André Luiz Bentes
professor de Filosofia na Unitins
 
Quando um sábio chinês foi questionado a respeito da crise de 2008, ele respondeu por meio de uma alegoria: “quando um engenheiro constrói uma ponte que desmorona, ele tem de ser responsabilizado. Mas isso não ocorre com os profissionais do mercado financeiro. É porque aquele promete pontes, enquanto estes prometem sonhos”. 
 
Talvez a melhor contribuição que Marx, o economista, tenha dado ao mundo seja a sua análise extremamente precoce da transformação que estava ocorrendo no capitalismo, o qual dava ares de se tornar ‘Financeiro’. Para Marx, era evidente que a catástrofe seria cíclica e inevitável quando o dinheiro deixasse de cumprir o seu papel histórico de mediar a troca de valores, para tornar-se a própria mercadoria.
 
O sistema de crédito é a sublimação mais pura da escravidão feudal. Vamos ver: o período moderno coincide com o início das colonizações americanas, que acarretará no comércio de escravos africanos e propiciará as oportunidades mercantis que levarão ao nascimento da indústria. Uma característica fundamental do período histórico anterior a este, o feudal, era a ‘escravidão por dívida’. O servo tinha a autorização de produzir na terra do senhor em troca de uma porcentagem e com a obrigação de consumir exclusivamente os produtos da sua mercearia. Não tendo como pagar por tudo que consumia, prometia partes cada vez maiores da sua colheita, até não ter mais como pagar. A sua vida mesma pertencia agora ao senhor.
 
A partir da revolução industrial, a necessidade de expandir o mercado consumidor se impôs e com isso, e com o tempo, a escravidão também seria oficialmente extinta no mundo ocidental. Para poder consumir, todos deveriam receber salários, ou viver com essa expectativa, ainda que seja apenas para o mínimo: sobreviver. Mas a demanda de produção crescente exigia muito mais: para que o trabalhador pudesse consumir mais que o mínimo, todos precisavam de crédito.
 
Com o avanço do mundo digital, o capitalismo financeiro deu ainda outro passo: o dinheiro enquanto mercadoria hoje está disponível, para o ‘cidadão de bem’, em singelos aplicativos.

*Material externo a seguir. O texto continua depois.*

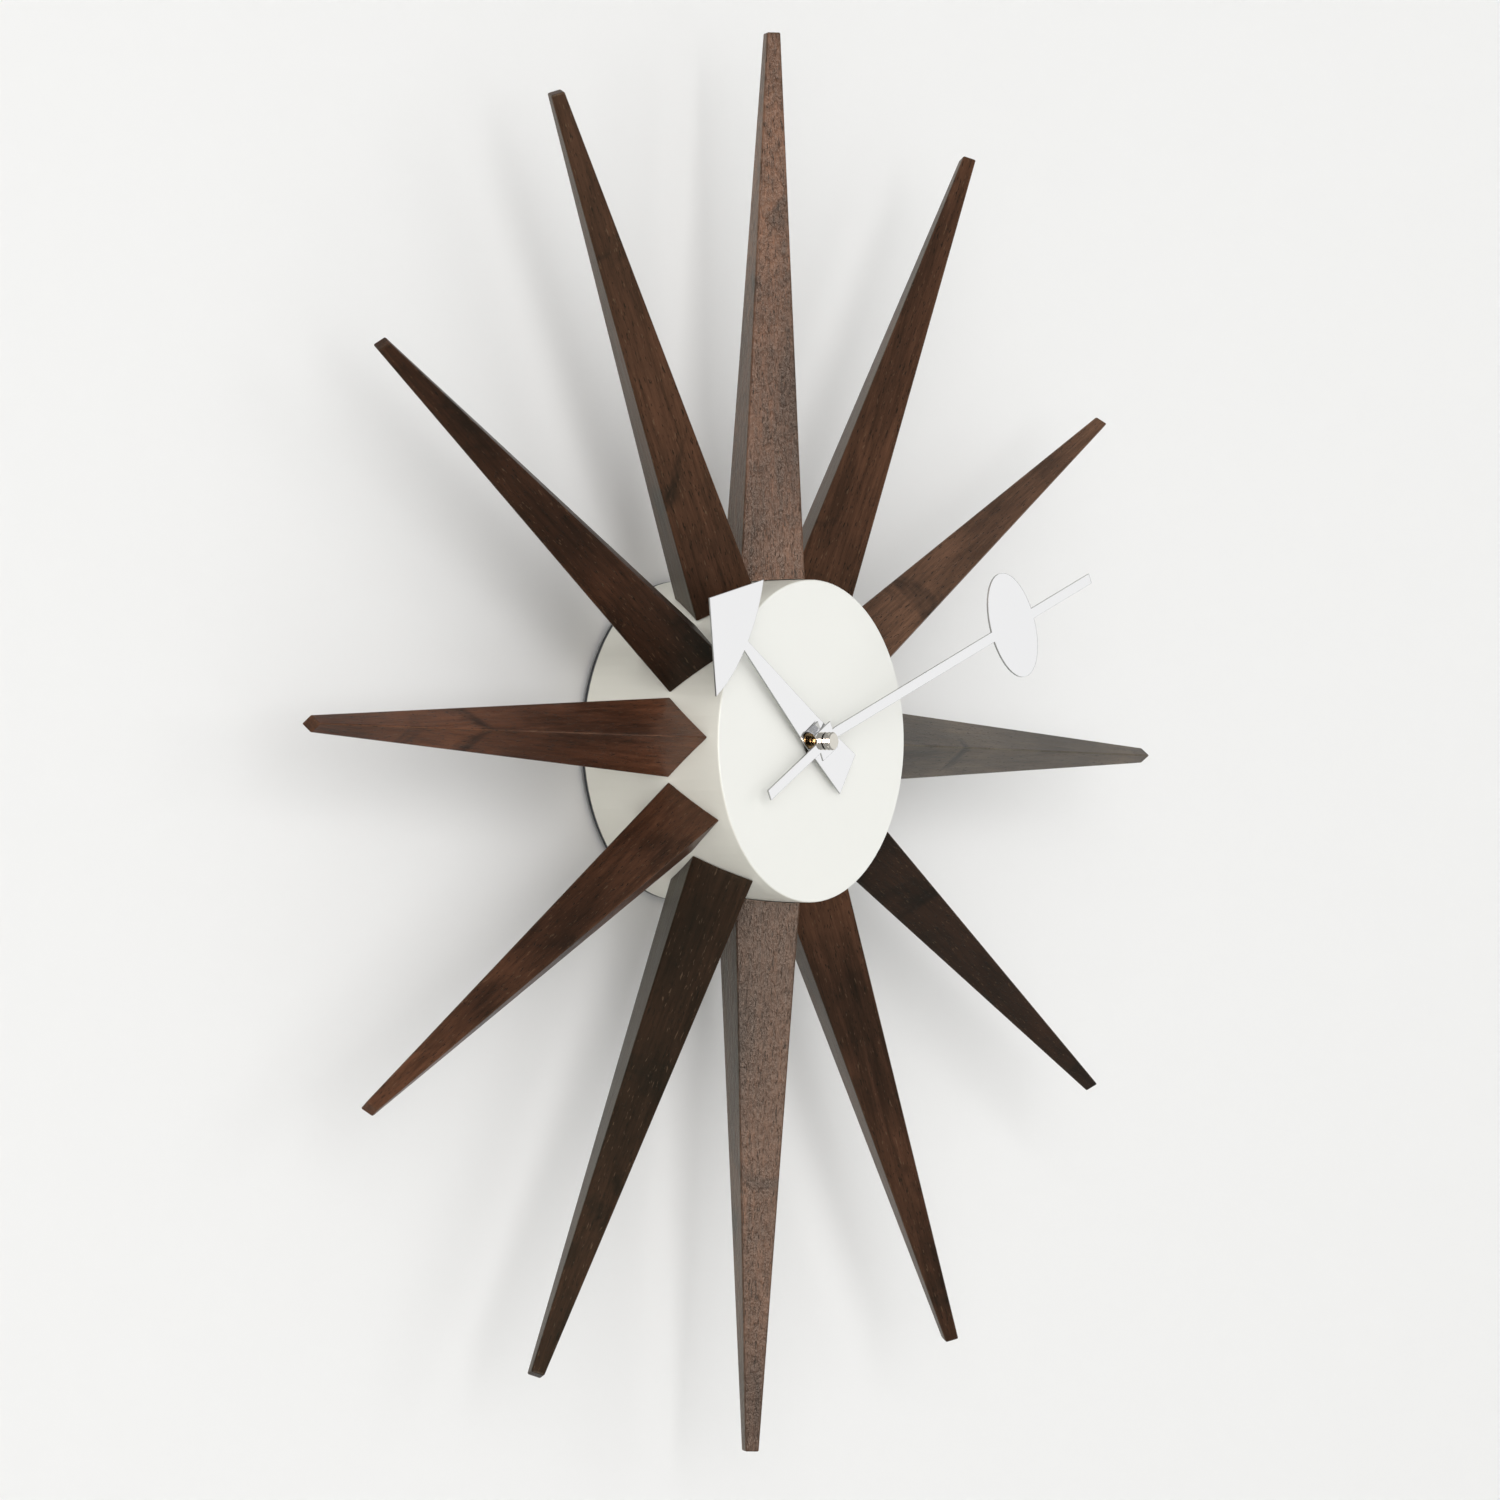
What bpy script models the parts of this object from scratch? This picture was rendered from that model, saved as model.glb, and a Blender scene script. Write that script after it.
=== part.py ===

O mercado de derivativos é muito mais simples do que o nome sugere: ele significa basicamente apostar na derrota de alguém. Genial, para a Era onde a única certeza é de que todos irão perder. Bem, quase todos.  Alguém ainda deverá ter arroz para vender. 
 
Talvez a pior contribuição de Marx, o profeta, para o mundo, tenha sido conceito de ‘luta de classes’. O vapor iluminista inebria pelo otimismo. Mas não é certo que haja avanços. O que a classe trabalhadora pode considerar como conquista, o patrão pode chamar de otimização. A concentração de renda é o império, e o território cabe na palma das (pouquíssimas e, cá entre nós, alvas) mãos. 
 
Mas, calma, esquerda. Eu não sou pessimista, só estou descrevendo a natureza, assim é a realidade. Não. Perdoem-me, é bobagem. Só tive uma noite ruim. O mundo nunca foi tão virtual e perfeito para lucrar com os sonhos. No entanto, somos nós que pagamos (patrocinamos mesmo) pelos pesadelos.